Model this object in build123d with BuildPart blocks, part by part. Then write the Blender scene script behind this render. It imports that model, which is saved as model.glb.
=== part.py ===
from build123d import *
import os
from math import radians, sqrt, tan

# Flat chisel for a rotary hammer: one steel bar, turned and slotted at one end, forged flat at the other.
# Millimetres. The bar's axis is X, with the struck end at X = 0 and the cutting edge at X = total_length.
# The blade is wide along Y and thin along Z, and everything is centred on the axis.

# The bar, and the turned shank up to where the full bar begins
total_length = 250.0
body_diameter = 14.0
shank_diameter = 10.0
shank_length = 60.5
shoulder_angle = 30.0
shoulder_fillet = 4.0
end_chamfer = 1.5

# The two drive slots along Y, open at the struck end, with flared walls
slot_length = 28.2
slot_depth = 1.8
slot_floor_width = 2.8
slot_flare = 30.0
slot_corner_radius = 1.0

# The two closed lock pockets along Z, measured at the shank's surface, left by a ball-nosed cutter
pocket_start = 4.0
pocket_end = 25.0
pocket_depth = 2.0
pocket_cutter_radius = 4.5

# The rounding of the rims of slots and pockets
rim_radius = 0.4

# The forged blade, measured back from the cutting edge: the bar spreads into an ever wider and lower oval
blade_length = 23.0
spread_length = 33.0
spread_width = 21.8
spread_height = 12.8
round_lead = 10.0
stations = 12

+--

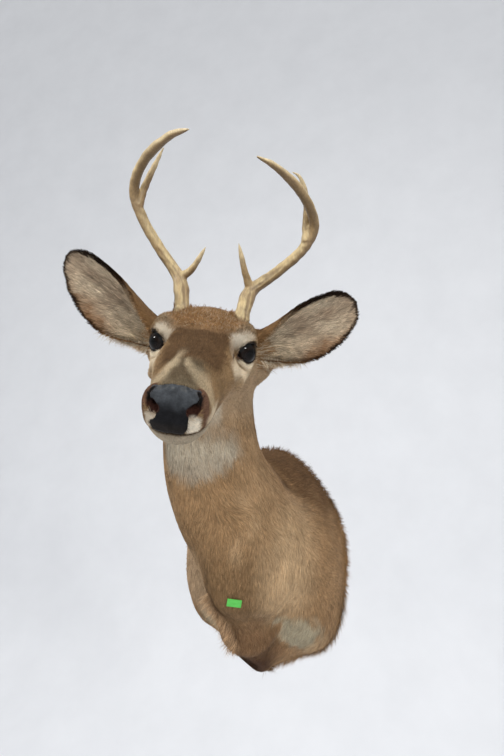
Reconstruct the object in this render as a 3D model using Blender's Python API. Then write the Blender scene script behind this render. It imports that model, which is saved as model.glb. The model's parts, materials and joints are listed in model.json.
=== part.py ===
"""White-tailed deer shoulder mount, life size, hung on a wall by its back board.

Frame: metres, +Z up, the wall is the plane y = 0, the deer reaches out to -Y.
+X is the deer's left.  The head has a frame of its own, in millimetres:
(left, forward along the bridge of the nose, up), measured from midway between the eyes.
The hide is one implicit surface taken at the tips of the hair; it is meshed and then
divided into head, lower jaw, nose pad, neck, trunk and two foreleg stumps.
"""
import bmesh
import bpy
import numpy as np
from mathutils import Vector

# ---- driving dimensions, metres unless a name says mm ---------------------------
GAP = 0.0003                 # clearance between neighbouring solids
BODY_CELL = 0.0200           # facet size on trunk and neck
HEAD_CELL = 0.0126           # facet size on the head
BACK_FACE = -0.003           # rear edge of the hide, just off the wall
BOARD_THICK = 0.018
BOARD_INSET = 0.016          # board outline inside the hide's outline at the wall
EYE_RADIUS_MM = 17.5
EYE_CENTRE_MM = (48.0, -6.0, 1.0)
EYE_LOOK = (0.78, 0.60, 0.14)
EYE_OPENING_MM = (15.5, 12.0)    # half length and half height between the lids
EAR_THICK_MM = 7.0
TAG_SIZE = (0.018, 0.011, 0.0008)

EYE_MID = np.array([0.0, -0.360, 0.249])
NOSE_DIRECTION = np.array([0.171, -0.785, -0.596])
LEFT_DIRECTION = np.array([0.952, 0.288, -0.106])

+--

Copy each line of the preceding data that contains the string "behind".

__EXERCISE OUTPUT__.
Model this object in build123d with BuildPart blocks, part by part. Then write the Blender scene script behind this render. It imports that model, which is saved as model.glb.
Reconstruct the object in this render as a 3D model using Blender's Python API. Then write the Blender scene script behind this render. It imports that model, which is saved as model.glb. The model's parts, materials and joints are listed in model.json.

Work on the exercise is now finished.